There was no need to even do it.

(Interruptions.)

On a point of order, could I please put a supplementary to my priority question which was included in the questions the Minister has just answered?

Had the Deputy offered earlier, I would have called her.

Unfortunately I could not because a number of Deputies were being answered. I feel as it is priority time and mine is a priority question I should be allowed some latitude.

The Deputy will be aware and the House must now be made aware that I am proceeding to other business at 3.45 p.m. and if some of these priority questions are not reached by then it will be the Deputy's own fault.

I will be brief.
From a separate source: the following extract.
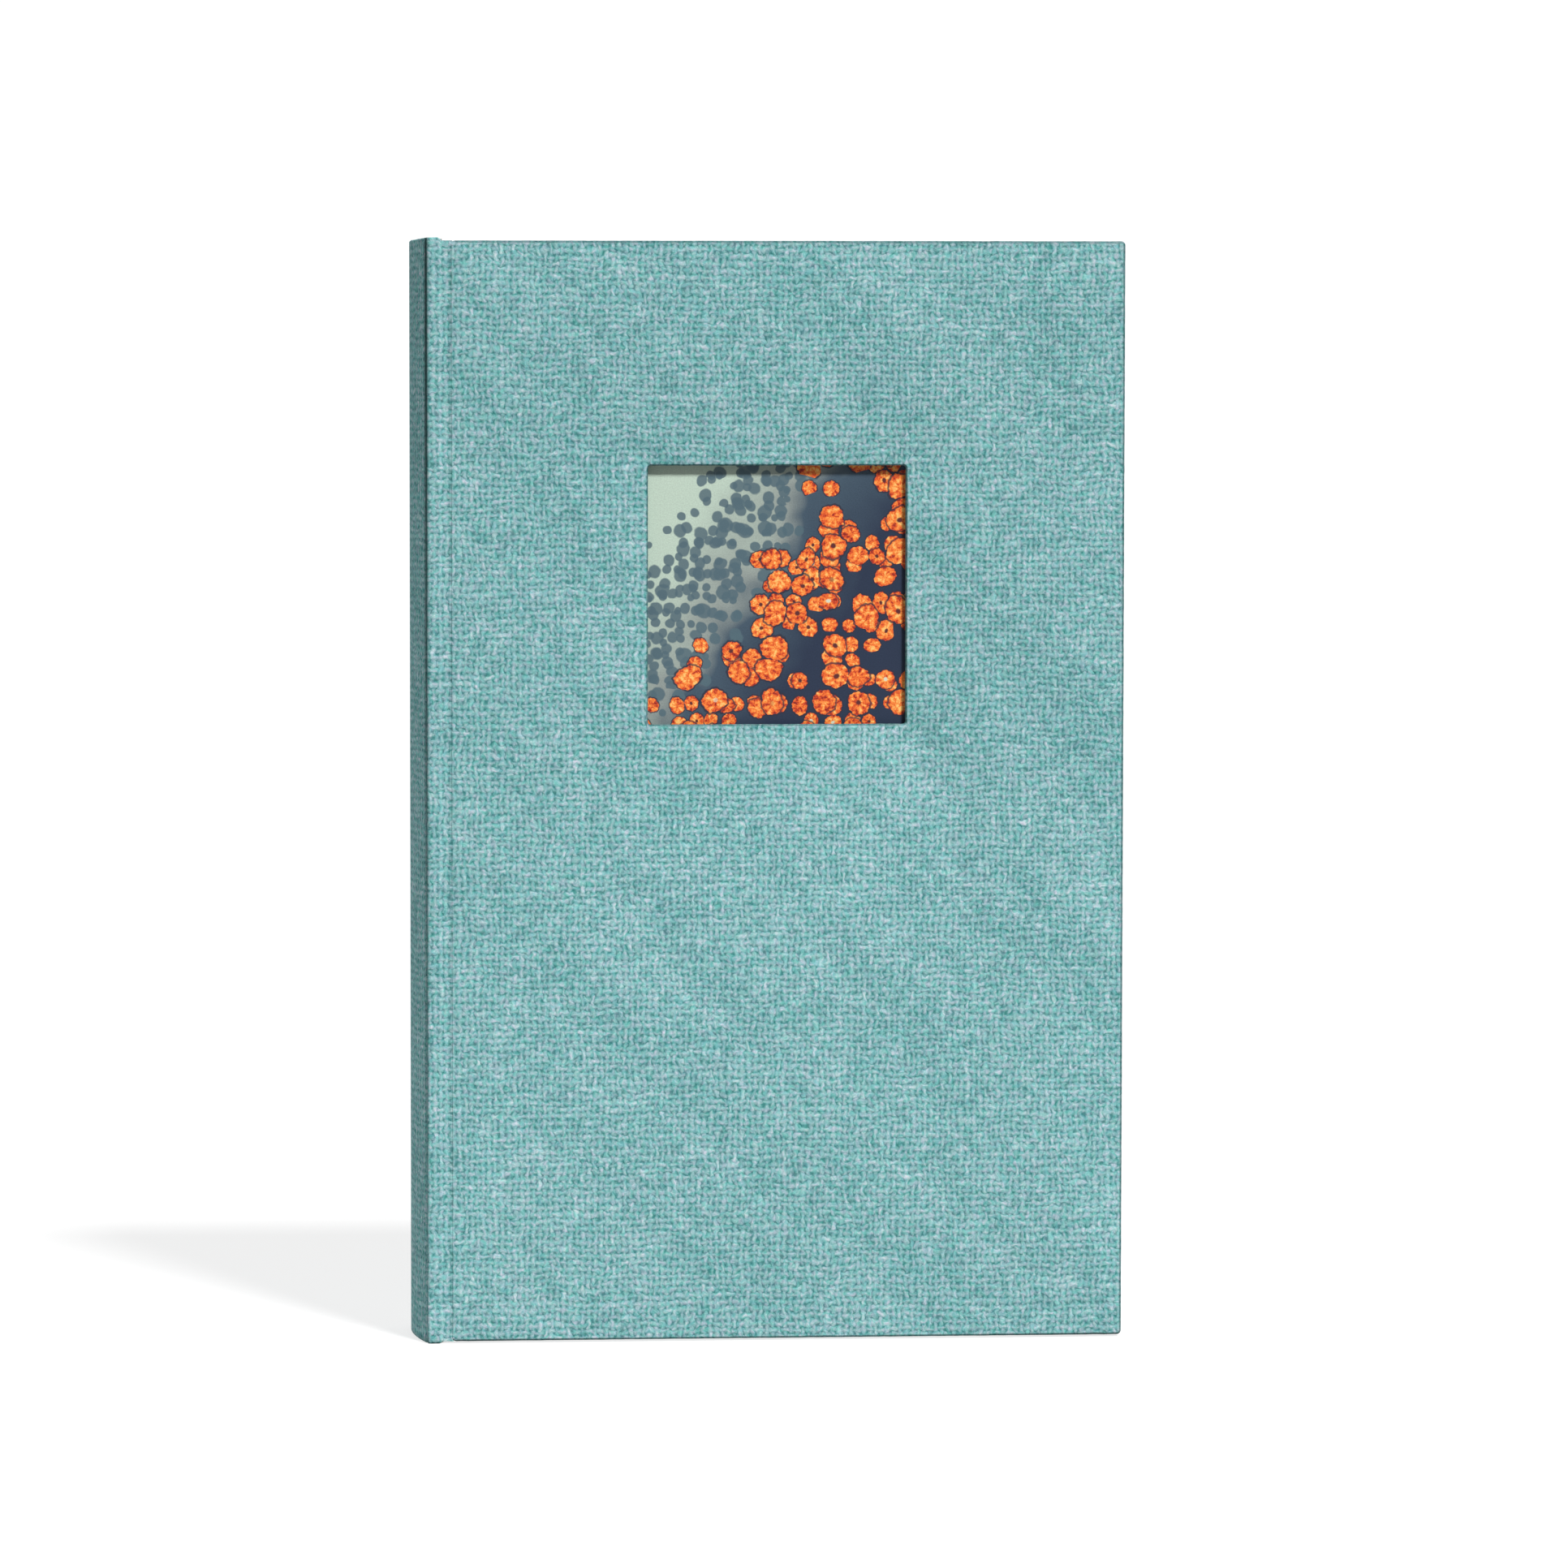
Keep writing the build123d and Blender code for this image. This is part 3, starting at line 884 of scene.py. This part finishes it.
def make_leaf_sheet(node, name, leaf, material, seed):
    """A leaf, flyleaf or interleaf. It rides on its leaf's body, and waves as that leaf does."""
    low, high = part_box(node)
    crease_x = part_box(leaf)[0].x
    edge_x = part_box(leaf)[1].x
    points = []
    for face_y in (low.y, high.y):
        for row in range(leaf_rows + 1):
            for step in range(leaf_steps + 1):
                x = low.x + (high.x - low.x) * step / leaf_steps
                z = low.z + (high.z - low.z) * row / leaf_rows
                if step == leaf_steps and row in (0, leaf_rows):
                    x -= leaf_corner
                    z += leaf_corner if row == 0 else -leaf_corner
                share = (x - crease_x) / (edge_x - crease_x)
                points.append((x, face_y + leaf_lift(x, z, share, seed), z))
    piece = new_piece(name, points, thin_sheet_faces(leaf_steps, leaf_rows), material)
    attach(piece, leaf)
    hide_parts(node)


for number in range(1, leaf_count + 1):
    leaf = f"leaf_{number:02d}"
    make_leaf_sheet(leaf, f"leaf_sheet_{number:02d}", leaf, leaf_card, number)
    make_leaf_sheet(f"interleaf_{number:02d}", f"glassine_{number:02d}", leaf, glassine,
                    number)
for seed, side in ((21, "front"), (22, "back")):
    flyleaf = f"{side}_flyleaf"
    make_leaf_sheet(flyleaf, f"{side}_flyleaf_sheet", flyleaf, endpaper, seed)


# --- Floor and studio ----------------------------------------------------------------------------------
# A pale round floor and an even white studio. The floor glows a little, so that it is nearly as light as
# the studio behind it, and only shadows show where it is.
floor_radius = 0.55
floor_sides = 96
floor_glow = 0.76
studio_light = 0.14          # the studio's brightness as a light
studio_seen = 1.05           # and as a backdrop


def make_floor():
    turns = [2 * math.pi * step / floor_sides for step in range(floor_sides)]
    points = [(floor_radius * math.cos(turn), floor_radius * math.sin(turn), 0.0) for turn in turns]
    mesh = bpy.data.meshes.new("floor")
    mesh.from_pydata(points, [], [list(range(floor_sides))])
    material, _, _ = new_finish("pale_floor", {
        "Base Color": (0.25, 0.25, 0.25, 1), "Roughness": 1.0, "Specular IOR Level": 0.0,
        "Emission Color": (1, 1, 1, 1), "Emission Strength": floor_glow})
    mesh.materials.append(material)
    floor = bpy.data.objects.new("floor", mesh)
    bpy.context.scene.collection.objects.link(floor)
    floor.visible_diffuse = False


def make_world():
    """An even white studio, with its colours shown plainly."""
    world = bpy.data.worlds.new("studio")
    world.use_nodes = True
    nodes = world.node_tree.nodes
    background = nodes["Background"]
    background.inputs["Color"].default_value = (1, 1, 1, 1)
    seen = nodes.new("ShaderNodeLightPath")
    strength = nodes.new("ShaderNodeMapRange")
    strength.inputs["To Min"].default_value = studio_light
    strength.inputs["To Max"].default_value = studio_seen
    world.node_tree.links.new(seen.outputs["Is Camera Ray"], strength.inputs["Value"])
    world.node_tree.links.new(strength.outputs["Result"], background.inputs["Strength"])
    scene = bpy.context.scene
    scene.world = world
    scene.view_settings.view_transform = "Standard"
    scene.view_settings.look = "None"


make_floor()
make_world()


# --- Lights ------------------------------------------------------------------------------------------------
# One soft key light from the front, above and to the right, a weak light on the spine, one from behind,
# and the light that a real pale floor would throw back up.
key_way = Vector((1.6, -3.0, 4.2))
key_on_front = 0.80          # what of the key falls square on the front cover
key_strength = key_on_front / (3.0 / key_way.length)
spine_way = Vector((-1.0, -0.03, 0.2))
back_way = Vector((0.35, 1.0, 0.45))
bounce_side = 1.3
bounce_strength = 0.45
bounce_height = 0.0004       # just over the floor


def place_light(name, kind, energy):
    light = bpy.data.lights.new(name, kind)
    light.energy = energy * math.pi
    lamp = bpy.data.objects.new(name, light)
    bpy.context.scene.collection.objects.link(lamp)
    return lamp


for name, way, strength, softness in (("key", key_way, key_strength, 10),
                                      ("spine_fill", spine_way, 0.25, 50),
                                      ("back_fill", back_way, 0.55, 60)):
    lamp = place_light(name, "SUN", strength)
    lamp.data.angle = math.radians(softness)
    lamp.rotation_euler = way.to_track_quat("Z", "Y").to_euler()

lamp = place_light("floor_bounce", "AREA", bounce_strength * bounce_side ** 2)
lamp.data.shape = "RECTANGLE"
lamp.data.size = bounce_side
lamp.data.size_y = bounce_side
lamp.location = (0.0, 0.0, bounce_height)
lamp.rotation_euler = (math.pi, 0.0, 0.0)
lamp.visible_camera = False


# --- Camera ------------------------------------------------------------------------------------------------
# It stands in front of the album, a little left of it and above its middle, so that it just sees round
# the spine.
camera_distance = 2.1        # from the front cover's face
camera_aside = 0.035         # left of the spine, for each metre of that distance
camera_height = 0.328
aim_x = -0.0480
aim_z = 0.2124


def place_camera():
    lens = bpy.data.cameras.new("camera")
    lens.lens = 144.2
    lens.shift_x = 0.10
    lens.shift_y = -0.045
    lens.clip_start = 0.05
    camera = bpy.data.objects.new("camera", lens)
    spine_x = cad_box[0].x
    face_y = cad_box[0].y
    camera.location = (spine_x - camera_aside * camera_distance, face_y - camera_distance, camera_height)
    aim = Vector((aim_x, face_y, aim_z))
    camera.rotation_euler = (aim - camera.location).to_track_quat("-Z", "Y").to_euler()
    bpy.context.scene.collection.objects.link(camera)
    bpy.context.scene.camera = camera


place_camera()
I notice that the Minister in his reply referred to 900 acceptances of redundancies. I am not sure whether it includes early retirement, but out of a total of 13,500 who applied there was an objective of 10,000 presumably which was announced in July. I cannot understand why the Minister is claiming that that is successful, but my question related to whether the public service pay bill for this year remains in place as it was announced to be because the Government obviously wanted further redundancies and have not got them. So, is the public service pay bill going to remain as it was intended to be?

The simple answer is "yes". I can give the Deputy the details if she so wishes because that question was asked. As I said in my reply, it would be below the amounts. In the budget for this year it was £2,833 million. It will now be £2,813 million. That is a saving of £20 million which comes about as follows: Civil Service nil, Garda minus £1 million, education——

Sorry, would the Minister call them out slowly? I am aghast.

I was wondering why the Deputy was shouting earlier. Civil Service, zero saving, Garda, £1 million saving, education, £12 million saving, defence, £6 million saving, health zero and others £1 million. In relation to education it is basically an over-estimation.

(Interruptions.)

Priority question No. 68 please.

Deputy O'Rourke will not thank the Minister for that disclosure today.

(Interruptions.)

Deputy Desmond will have to restrain himself.

Deputy Mary O'Rourke will have a canary.